INSTRUCTIONS TO FOLLOW -
Reproduce exactly the lines from the line with "Write the OpenSCAD" through the line with "rest_d = 26; // [10:1:40]", both included, and no other lines.

INPUT RECORDS -
>> start

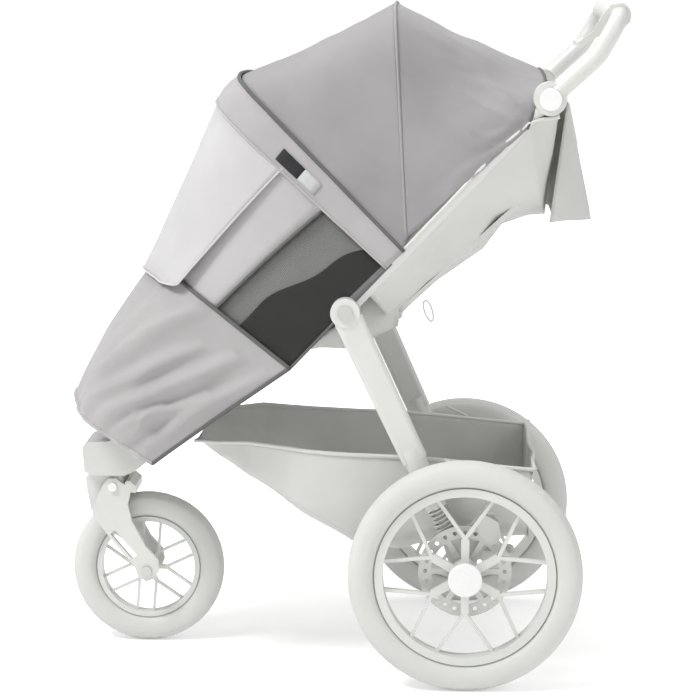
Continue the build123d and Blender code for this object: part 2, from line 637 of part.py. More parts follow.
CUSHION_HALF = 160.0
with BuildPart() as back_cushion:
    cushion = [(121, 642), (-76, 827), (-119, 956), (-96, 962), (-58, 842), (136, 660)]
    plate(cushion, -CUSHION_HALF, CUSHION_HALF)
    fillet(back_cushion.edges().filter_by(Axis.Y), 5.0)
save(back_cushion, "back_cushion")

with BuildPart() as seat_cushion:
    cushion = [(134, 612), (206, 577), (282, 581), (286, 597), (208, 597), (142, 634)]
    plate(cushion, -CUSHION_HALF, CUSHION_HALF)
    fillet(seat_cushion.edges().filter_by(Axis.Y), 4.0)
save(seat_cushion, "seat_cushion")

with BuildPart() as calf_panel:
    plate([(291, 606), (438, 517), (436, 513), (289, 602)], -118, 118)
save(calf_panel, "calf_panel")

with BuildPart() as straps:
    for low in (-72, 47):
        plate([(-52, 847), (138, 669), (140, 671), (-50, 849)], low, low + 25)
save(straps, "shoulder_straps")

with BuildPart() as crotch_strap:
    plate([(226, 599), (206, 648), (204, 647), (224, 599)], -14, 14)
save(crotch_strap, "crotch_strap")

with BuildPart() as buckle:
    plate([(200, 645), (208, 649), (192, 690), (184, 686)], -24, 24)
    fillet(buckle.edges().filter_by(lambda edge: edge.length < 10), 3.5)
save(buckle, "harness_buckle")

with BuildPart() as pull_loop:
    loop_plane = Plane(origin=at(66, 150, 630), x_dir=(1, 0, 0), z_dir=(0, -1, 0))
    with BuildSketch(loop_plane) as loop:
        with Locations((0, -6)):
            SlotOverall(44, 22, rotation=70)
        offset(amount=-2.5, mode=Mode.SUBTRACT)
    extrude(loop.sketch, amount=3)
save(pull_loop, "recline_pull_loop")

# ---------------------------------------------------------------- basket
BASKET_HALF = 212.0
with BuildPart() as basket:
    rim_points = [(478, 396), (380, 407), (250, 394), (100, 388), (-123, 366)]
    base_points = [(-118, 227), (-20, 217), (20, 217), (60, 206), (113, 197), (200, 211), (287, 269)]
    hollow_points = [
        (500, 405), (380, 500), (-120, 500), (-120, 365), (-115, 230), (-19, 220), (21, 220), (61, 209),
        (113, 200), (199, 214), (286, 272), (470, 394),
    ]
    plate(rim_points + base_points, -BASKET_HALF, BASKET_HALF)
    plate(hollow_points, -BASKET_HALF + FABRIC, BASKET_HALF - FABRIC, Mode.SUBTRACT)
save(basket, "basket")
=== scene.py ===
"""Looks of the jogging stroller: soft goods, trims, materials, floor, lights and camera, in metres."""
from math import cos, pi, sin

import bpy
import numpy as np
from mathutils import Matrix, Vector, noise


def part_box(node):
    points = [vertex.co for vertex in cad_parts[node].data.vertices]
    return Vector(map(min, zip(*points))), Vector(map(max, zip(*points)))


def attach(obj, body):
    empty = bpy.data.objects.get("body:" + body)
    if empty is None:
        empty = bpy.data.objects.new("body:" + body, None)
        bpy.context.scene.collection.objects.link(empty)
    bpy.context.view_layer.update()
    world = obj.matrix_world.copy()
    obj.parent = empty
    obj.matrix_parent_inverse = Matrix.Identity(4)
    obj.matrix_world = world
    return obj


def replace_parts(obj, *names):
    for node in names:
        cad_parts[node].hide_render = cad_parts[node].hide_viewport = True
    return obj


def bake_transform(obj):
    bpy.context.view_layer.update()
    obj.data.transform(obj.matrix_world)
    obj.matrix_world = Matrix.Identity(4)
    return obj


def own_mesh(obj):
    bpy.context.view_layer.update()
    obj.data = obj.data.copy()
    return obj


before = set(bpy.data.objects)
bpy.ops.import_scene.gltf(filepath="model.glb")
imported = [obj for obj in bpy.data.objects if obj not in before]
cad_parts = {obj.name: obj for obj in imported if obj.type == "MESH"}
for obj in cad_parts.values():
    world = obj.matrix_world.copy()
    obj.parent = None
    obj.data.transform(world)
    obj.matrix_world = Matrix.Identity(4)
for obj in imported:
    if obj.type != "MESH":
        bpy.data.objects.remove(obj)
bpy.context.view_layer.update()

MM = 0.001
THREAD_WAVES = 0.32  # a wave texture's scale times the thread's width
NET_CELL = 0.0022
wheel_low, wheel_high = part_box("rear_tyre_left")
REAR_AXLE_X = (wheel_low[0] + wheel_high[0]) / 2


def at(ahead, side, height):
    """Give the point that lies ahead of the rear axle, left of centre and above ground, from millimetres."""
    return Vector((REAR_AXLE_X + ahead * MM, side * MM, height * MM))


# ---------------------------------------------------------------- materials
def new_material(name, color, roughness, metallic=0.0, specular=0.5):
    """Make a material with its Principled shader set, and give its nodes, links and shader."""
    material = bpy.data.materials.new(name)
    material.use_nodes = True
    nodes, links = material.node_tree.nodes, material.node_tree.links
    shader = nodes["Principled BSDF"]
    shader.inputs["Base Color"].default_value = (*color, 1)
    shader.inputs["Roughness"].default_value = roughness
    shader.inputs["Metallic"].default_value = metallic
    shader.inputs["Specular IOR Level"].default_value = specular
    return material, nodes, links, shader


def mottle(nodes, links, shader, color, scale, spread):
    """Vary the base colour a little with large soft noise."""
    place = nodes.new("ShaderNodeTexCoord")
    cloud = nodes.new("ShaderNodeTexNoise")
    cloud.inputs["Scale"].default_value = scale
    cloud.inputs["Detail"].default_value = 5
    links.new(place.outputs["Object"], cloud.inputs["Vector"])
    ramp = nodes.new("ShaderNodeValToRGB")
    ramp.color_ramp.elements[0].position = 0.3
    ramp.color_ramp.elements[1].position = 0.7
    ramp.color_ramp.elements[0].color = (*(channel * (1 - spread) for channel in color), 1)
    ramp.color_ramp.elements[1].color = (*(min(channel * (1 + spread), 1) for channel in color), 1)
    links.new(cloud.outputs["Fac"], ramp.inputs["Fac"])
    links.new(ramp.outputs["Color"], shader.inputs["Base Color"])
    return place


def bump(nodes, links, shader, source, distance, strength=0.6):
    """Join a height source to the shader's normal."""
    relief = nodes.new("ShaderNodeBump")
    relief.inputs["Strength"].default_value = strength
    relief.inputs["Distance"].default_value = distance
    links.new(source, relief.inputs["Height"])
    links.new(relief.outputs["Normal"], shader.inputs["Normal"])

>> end
>> start

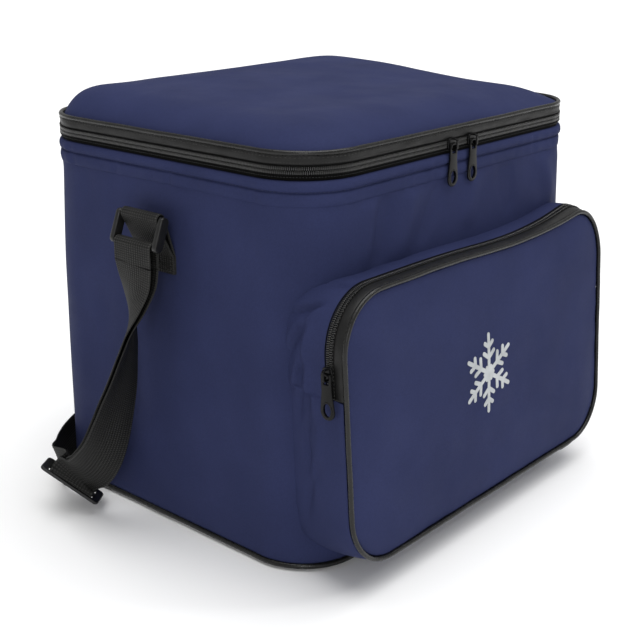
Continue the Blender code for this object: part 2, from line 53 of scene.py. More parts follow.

>> end
>> start

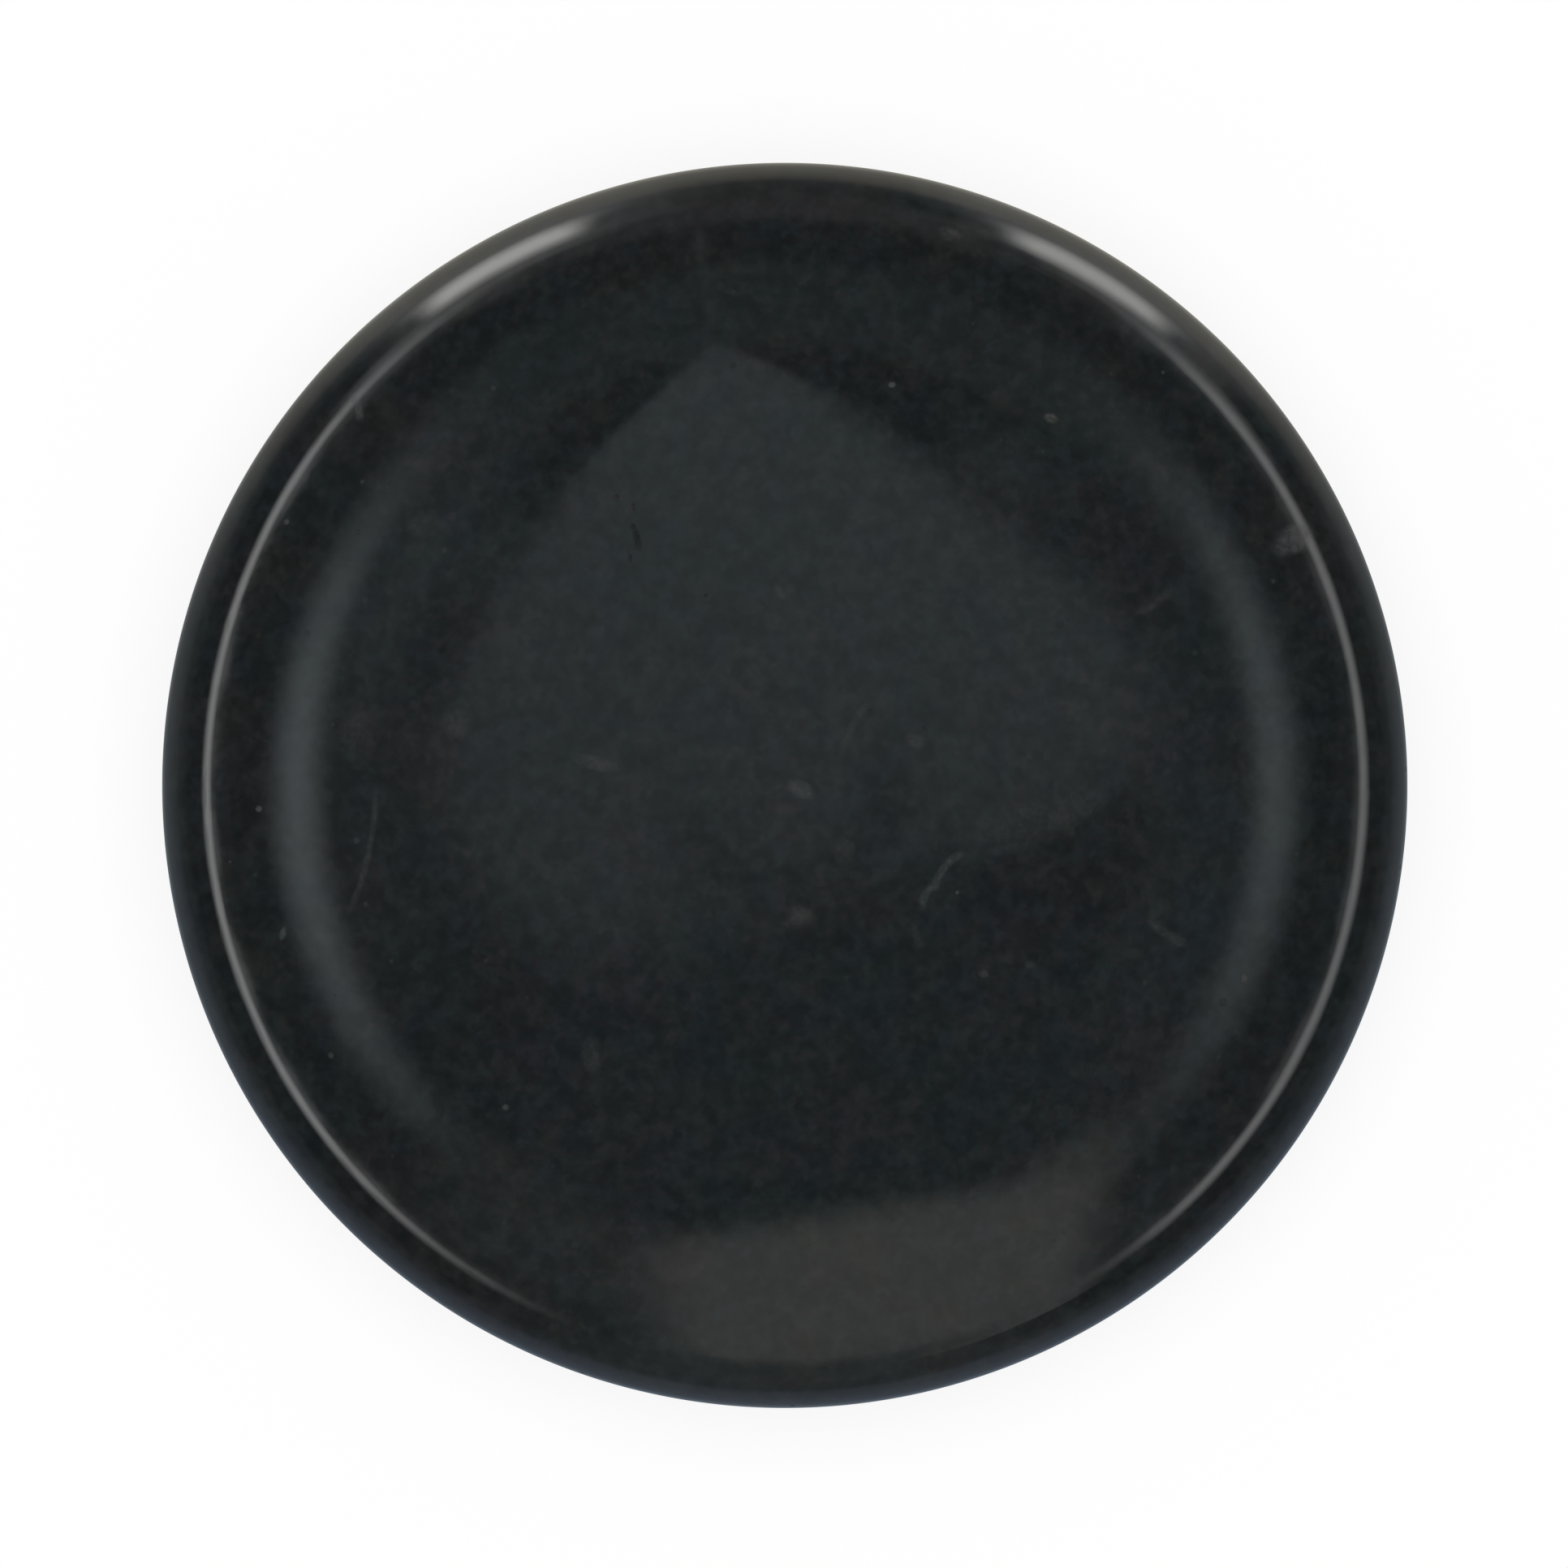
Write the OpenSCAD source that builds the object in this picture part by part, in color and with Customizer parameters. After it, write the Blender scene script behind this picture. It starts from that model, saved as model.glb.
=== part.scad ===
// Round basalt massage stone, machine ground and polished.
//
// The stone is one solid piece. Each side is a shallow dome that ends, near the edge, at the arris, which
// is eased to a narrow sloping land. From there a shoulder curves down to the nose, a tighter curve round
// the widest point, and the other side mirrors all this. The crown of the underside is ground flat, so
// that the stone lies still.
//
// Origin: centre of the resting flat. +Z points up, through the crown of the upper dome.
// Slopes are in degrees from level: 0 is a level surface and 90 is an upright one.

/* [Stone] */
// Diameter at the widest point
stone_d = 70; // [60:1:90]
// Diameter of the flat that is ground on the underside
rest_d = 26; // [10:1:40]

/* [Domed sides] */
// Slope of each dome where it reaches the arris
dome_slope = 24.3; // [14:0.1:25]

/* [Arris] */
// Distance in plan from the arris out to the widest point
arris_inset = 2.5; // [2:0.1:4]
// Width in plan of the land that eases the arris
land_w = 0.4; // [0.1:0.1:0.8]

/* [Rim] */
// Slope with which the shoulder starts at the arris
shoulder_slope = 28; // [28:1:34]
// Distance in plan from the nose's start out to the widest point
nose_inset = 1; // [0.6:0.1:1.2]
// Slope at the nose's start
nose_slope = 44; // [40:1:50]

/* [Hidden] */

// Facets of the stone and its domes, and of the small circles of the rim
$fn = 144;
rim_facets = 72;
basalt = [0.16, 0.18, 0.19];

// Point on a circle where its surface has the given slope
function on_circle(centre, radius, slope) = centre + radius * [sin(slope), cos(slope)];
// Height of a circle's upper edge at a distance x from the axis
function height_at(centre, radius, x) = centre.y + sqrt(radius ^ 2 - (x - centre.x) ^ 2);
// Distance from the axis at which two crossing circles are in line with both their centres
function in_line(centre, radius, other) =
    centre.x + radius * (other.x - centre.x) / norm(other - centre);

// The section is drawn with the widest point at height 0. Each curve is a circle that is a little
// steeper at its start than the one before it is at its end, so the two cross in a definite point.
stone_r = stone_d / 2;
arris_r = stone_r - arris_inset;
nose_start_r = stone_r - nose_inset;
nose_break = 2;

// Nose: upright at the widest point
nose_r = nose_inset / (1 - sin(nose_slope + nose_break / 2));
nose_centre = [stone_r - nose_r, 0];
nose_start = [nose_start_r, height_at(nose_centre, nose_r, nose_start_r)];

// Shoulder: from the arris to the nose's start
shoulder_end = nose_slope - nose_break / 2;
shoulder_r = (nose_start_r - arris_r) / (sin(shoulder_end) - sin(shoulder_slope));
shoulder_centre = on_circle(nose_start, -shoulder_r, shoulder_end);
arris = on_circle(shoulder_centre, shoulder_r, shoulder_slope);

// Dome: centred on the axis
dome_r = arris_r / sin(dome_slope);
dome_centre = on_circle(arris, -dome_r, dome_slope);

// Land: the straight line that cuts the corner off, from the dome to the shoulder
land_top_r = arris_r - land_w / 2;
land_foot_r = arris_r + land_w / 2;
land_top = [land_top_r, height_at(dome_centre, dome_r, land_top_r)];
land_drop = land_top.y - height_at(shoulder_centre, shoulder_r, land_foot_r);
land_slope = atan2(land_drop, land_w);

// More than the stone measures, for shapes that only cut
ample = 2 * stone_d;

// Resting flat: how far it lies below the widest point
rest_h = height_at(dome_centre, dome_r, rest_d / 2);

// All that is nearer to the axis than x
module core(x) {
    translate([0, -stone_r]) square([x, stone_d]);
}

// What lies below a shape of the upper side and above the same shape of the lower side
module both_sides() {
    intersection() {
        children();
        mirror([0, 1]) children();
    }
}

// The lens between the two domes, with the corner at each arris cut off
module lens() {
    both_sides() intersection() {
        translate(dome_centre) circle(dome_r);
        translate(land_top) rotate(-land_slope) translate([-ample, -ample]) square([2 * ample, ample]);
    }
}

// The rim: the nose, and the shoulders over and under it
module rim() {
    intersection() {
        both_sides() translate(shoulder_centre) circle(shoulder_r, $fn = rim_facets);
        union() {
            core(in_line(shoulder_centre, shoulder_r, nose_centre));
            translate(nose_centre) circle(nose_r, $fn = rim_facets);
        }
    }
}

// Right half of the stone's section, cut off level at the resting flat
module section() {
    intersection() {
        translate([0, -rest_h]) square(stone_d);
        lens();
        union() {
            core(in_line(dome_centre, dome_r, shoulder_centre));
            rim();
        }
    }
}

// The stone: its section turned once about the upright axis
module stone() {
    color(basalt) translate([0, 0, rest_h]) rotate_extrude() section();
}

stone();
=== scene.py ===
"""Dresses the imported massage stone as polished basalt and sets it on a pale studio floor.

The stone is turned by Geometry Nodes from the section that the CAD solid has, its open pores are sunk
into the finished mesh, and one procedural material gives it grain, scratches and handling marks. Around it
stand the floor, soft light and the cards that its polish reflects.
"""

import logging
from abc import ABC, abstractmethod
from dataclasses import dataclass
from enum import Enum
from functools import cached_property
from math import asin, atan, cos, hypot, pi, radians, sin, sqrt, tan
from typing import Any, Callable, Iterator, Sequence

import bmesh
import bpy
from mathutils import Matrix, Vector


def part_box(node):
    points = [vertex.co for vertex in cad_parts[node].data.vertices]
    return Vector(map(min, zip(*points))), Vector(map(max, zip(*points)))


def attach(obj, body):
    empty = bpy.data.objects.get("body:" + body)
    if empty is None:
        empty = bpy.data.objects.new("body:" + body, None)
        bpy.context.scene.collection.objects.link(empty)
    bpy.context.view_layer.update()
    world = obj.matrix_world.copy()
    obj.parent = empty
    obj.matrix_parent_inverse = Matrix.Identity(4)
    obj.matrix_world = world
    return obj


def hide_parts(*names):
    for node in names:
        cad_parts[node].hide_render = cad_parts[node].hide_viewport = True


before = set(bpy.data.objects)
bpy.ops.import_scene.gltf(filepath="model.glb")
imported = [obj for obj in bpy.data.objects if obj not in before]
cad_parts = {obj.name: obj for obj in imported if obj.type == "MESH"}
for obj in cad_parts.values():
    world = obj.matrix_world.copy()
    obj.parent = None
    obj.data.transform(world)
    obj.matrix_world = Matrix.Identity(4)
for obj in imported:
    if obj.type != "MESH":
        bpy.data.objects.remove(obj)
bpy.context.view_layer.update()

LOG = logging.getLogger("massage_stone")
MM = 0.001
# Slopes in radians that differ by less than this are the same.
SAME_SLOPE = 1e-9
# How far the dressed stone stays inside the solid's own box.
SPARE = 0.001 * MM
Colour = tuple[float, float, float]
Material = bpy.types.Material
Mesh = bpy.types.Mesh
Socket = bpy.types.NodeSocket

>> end

EXPECTED OUTPUT -
Write the OpenSCAD source that builds the object in this picture part by part, in color and with Customizer parameters. After it, write the Blender scene script behind this picture. It starts from that model, saved as model.glb.
=== part.scad ===
// Round basalt massage stone, machine ground and polished.
//
// The stone is one solid piece. Each side is a shallow dome that ends, near the edge, at the arris, which
// is eased to a narrow sloping land. From there a shoulder curves down to the nose, a tighter curve round
// the widest point, and the other side mirrors all this. The crown of the underside is ground flat, so
// that the stone lies still.
//
// Origin: centre of the resting flat. +Z points up, through the crown of the upper dome.
// Slopes are in degrees from level: 0 is a level surface and 90 is an upright one.

/* [Stone] */
// Diameter at the widest point
stone_d = 70; // [60:1:90]
// Diameter of the flat that is ground on the underside
rest_d = 26; // [10:1:40]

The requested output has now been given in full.